EXHIBIT 10a

                            ANNUAL OFFICER INCENTIVE
                  COMPENSATION PLAN FOR CMS ENERGY CORPORATION
                              AND ITS SUBSIDIARIES

Effective January 1, 2005
Approved by Committee on March 23, 2005

                                       1


                            ANNUAL OFFICER INCENTIVE
          COMPENSATION PLAN FOR OFFICERS OF CMS ENERGY CORPORATION AND
                                ITS SUBSIDIARIES

I.    GENERAL PROVISIONS

      1.1   PURPOSE. The purpose of the Annual Officer Incentive Compensation
            Plan ("Plan") is to:

            (a)   Provide an equitable and competitive level of compensation
                  that will permit CMS Energy Corporation ("Company") and its
                  subsidiaries to attract, retain and motivate highly competent
                  Officers.

            (b)   No payments to Officers in the form of incentive compensation
                  shall be made unless pursuant to a plan approved by the
                  Committee and after express approval of the Committee.

      1.2   EFFECTIVE DATE. The initial effective date of the Plan is January 1,
            2004. The Plan as described herein, is amended and restated
            effective January 1, 2005.

      1.3   DEFINITIONS. As used in this Plan, the following terms have the
            meaning described below:

            (a)   "Annual Award" means an annual incentive award granted under
                  the Plan.

            (b)   "Base Salary" means the base salary on January 1 of a
                  Performance Year, except as impacted by a Change in Status as
                  defined in Article V. For purposes of the Plan, an Officer's
                  Base Salary must be subject to annual review and annual
                  approval by the Committee.

            (c)   "CMS Energy" means CMS Energy Corporation.

            (d)   "Code" means the Internal Revenue Code of 1986, as amended.

            (e)   "Code Section 162(m)" means the "Million Dollar Cap" that may
                  limit an employer's annual tax compensation deduction for
                  certain compensation of covered employees, unless the
                  compensation is based on specific performance goals that are
                  adopted and administered in accordance with requirements set
                  forth in Code Section 162(m) and regulations thereunder.
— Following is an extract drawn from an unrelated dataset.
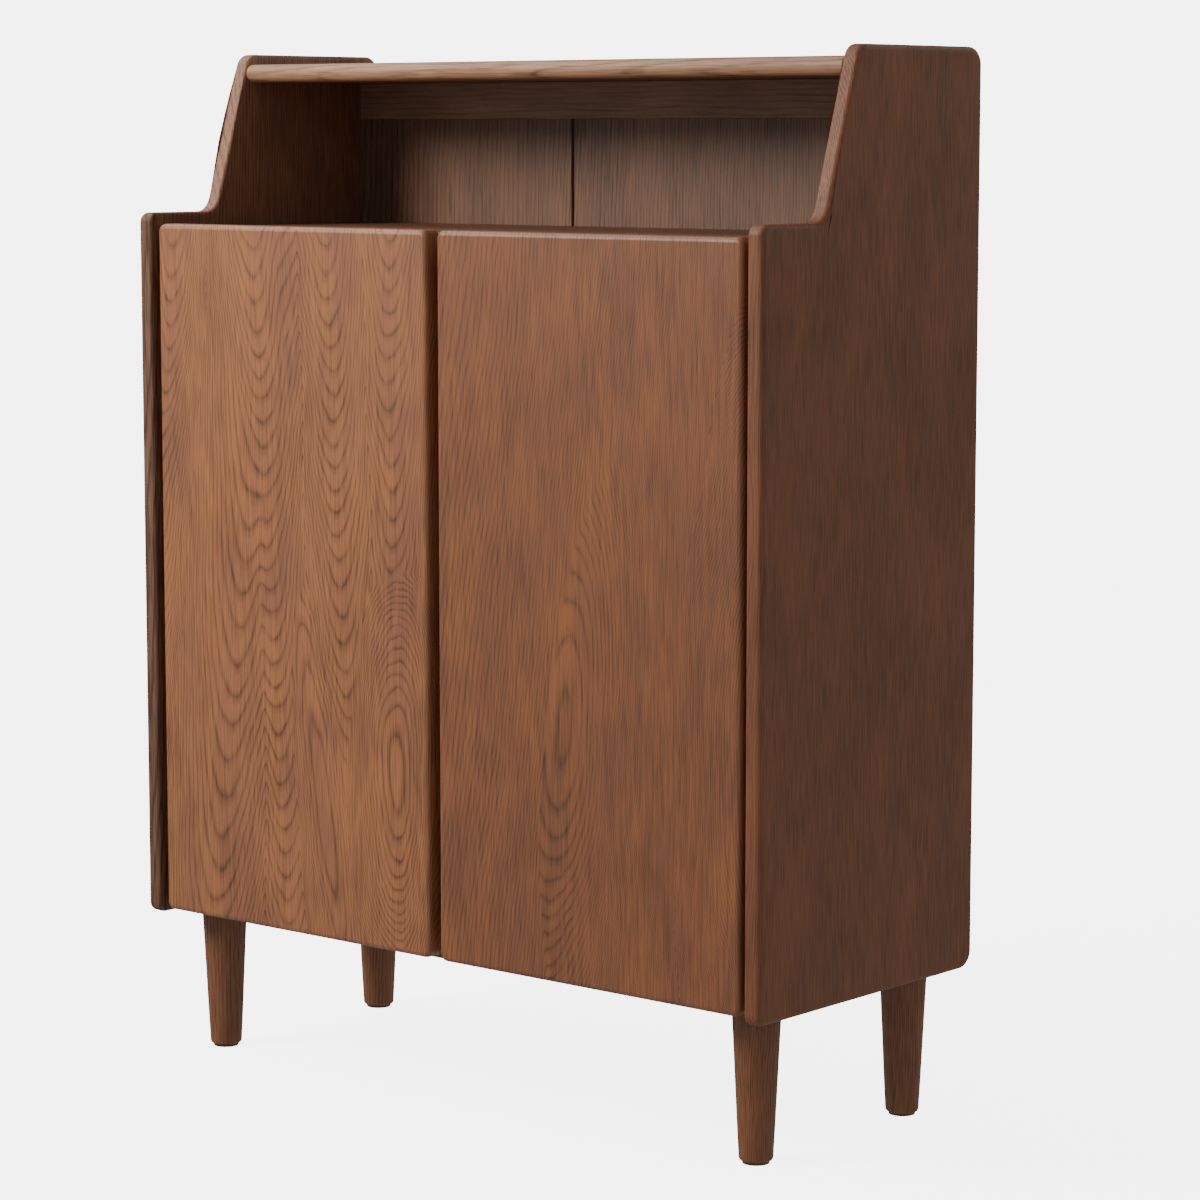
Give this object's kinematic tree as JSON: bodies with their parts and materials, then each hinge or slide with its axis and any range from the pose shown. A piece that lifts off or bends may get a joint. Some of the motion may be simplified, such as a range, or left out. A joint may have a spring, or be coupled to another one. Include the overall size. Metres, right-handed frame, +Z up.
{
  "type": "shoe cabinet",
  "caption": "Shoe cabinet on round tapered legs with a pair of hinged doors, shelves inside and an open shelf space between raised, stepped side panels.",
  "frame": {"origin": "on the floor, under the centre of the overall box of the cabinet with its doors closed", "axes": "+X to the right seen from the front, +Y to the rear, +Z up; the doors face -Y"},
  "size_m": [0.8, 0.335, 1.024],
  "materials": {
    "door_veneer": "brown stained oak veneer, satin lacquer, vertical grain",
    "side_veneer": "brown stained oak veneer, satin lacquer, vertical grain",
    "board_veneer": "brown stained oak veneer, satin lacquer, grain along the width",
    "shelf_veneer": "brown stained oak veneer, satin lacquer, grain along the width",
    "back_veneer": "brown stained oak veneer, satin lacquer, vertical grain",
    "rail_oak": "brown stained oak, satin lacquer",
    "leg_oak": "turned oak, brown stain, satin lacquer",
    "beech": "plain beech",
    "nickel": "nickel plated steel",
    "zinc": "zinc plated steel",
    "black_plastic": "moulded plastic",
    "bumper_rubber": "soft rubber",
    "felt": "needle felt"
  },
  "bodies": {
    "cabinet": {"side_panel_left": "side_veneer", "side_panel_right": "side_veneer", "bottom_board": "board_veneer", "counter_board": "board_veneer", "top_board": "board_veneer", "centre_partition": "board_veneer", "back_rail": "rail_oak", "back_panel_left": "back_veneer", "back_panel_right": "back_veneer", "back_joint_strip": "rail_oak", "shelf_left_lower": "shelf_veneer", "shelf_left_middle": "shelf_veneer", "shelf_left_upper": "shelf_veneer", "shelf_right_lower": "shelf_veneer", "shelf_right_middle": "shelf_veneer", "shelf_right_upper": "shelf_veneer", "shelf_pins": "nickel", "leg_front_left": "leg_oak", "leg_front_right": "leg_oak", "leg_rear_left": "leg_oak", "leg_rear_right": "leg_oak", "leg_bolts": "zinc", "leg_inserts": "zinc", "foot_pads": "felt", "hinge_arm_left_lower": "nickel", "hinge_arm_left_upper": "nickel", "hinge_arm_right_lower": "nickel", "hinge_arm_right_upper": "nickel", "hinge_plate_left_lower": "nickel", "hinge_plate_left_upper": "nickel", "hinge_plate_right_lower": "nickel", "hinge_plate_right_upper": "nickel", "hinge_plate_screws": "zinc", "hinge_arm_screws": "zinc", "door_catch_left": "black_plastic", "door_catch_right": "black_plastic", "catch_screws": "zinc", "cam_locks": "zinc", "cam_bolts": "zinc", "dowels": "beech", "back_screws": "zinc"},
    "left_door": {"door_left": "door_veneer", "hinge_cup_left_lower": "nickel", "hinge_cup_left_upper": "nickel", "hinge_pins_left": "zinc", "hinge_cup_screws_left": "zinc", "strike_plate_left": "nickel", "strike_screws_left": "zinc", "door_bumpers_left": "bumper_rubber"},
    "right_door": {"door_right": "door_veneer", "hinge_cup_right_lower": "nickel", "hinge_cup_right_upper": "nickel", "hinge_pins_right": "zinc", "hinge_cup_screws_right": "zinc", "strike_plate_right": "nickel", "strike_screws_right": "zinc", "door_bumpers_right": "bumper_rubber"}
  },
  "joints": [
    {"name": "left_door_hinge", "type": "hinge", "parent": "cabinet", "child": "left_door", "pos_m": [-0.364, -0.1525, 0.5015], "axis": [0, 0, -1], "range_deg": [0, 95]},
    {"name": "right_door_hinge", "type": "hinge", "parent": "cabinet", "child": "right_door", "pos_m": [0.364, -0.1525, 0.5015], "axis": [0, 0, 1], "range_deg": [0, 95]}
  ]
}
            (f)   "Code Section 162(m) Employee" means an employee whose
                  compensation is subject to the "Million Dollar Cap" under Code
                  Section 162(m). Generally, this is the CEO and the four
                  highest paid executive officers of the Company.

            (g)   "Committee" means the Committee on Compensation and Human
                  Resources of the Board of Directors of CMS Energy.

            (h)   "Common Stock" means the common stock of CMS Energy.

            (i)   "Company" means CMS Energy Corporation.

            (j)   "Corporate Free Cash Flow" (CFCF) means CMS Consolidated Cash
                  Flow from operating activities, excluding pension
                  contributions and adjusted for GCR Recovery, plus Cash Flow
                  from Investing Activities.

                                       2


            (k)   "Disability" means that a participant has terminated
                  employment with the Company or a Subsidiary and is entitled to
                  disability payments under the Pension Plan.

            (l)   "Earnings Per Share" (EPS) means the amount of ongoing net
                  income per outstanding CMS Energy Share.

            (m)   "GCR Recovery" means actual/forecast incremental GCR recovery
                  during January and February calculated as actual/forecast GCR
                  cycle billed sales times above budget GCR factor.

            (n)   "Leave of Absence" for purposes of this Plan means a leave of
                  absence that has been approved by the Plan Administrator.

            (o)   "Officer" means an employee of the Company or a Subsidiary in
                  Salary Grade "E-3" or higher.

            (p)   "Outside Directors" means directors of CMS Energy who are not
                  employed by CMS Energy or a Subsidiary and satisfy the
                  requirements of an "Outside Director" under Code Section
                  162(m).

            (q)   "Pension Plan" means the Pension Plan for Employees of
                  Consumers Energy and Other CMS Energy Companies.

            (r)   "Performance Year" means the calendar year prior to the year
                  in which an Annual Award is made by the Committee.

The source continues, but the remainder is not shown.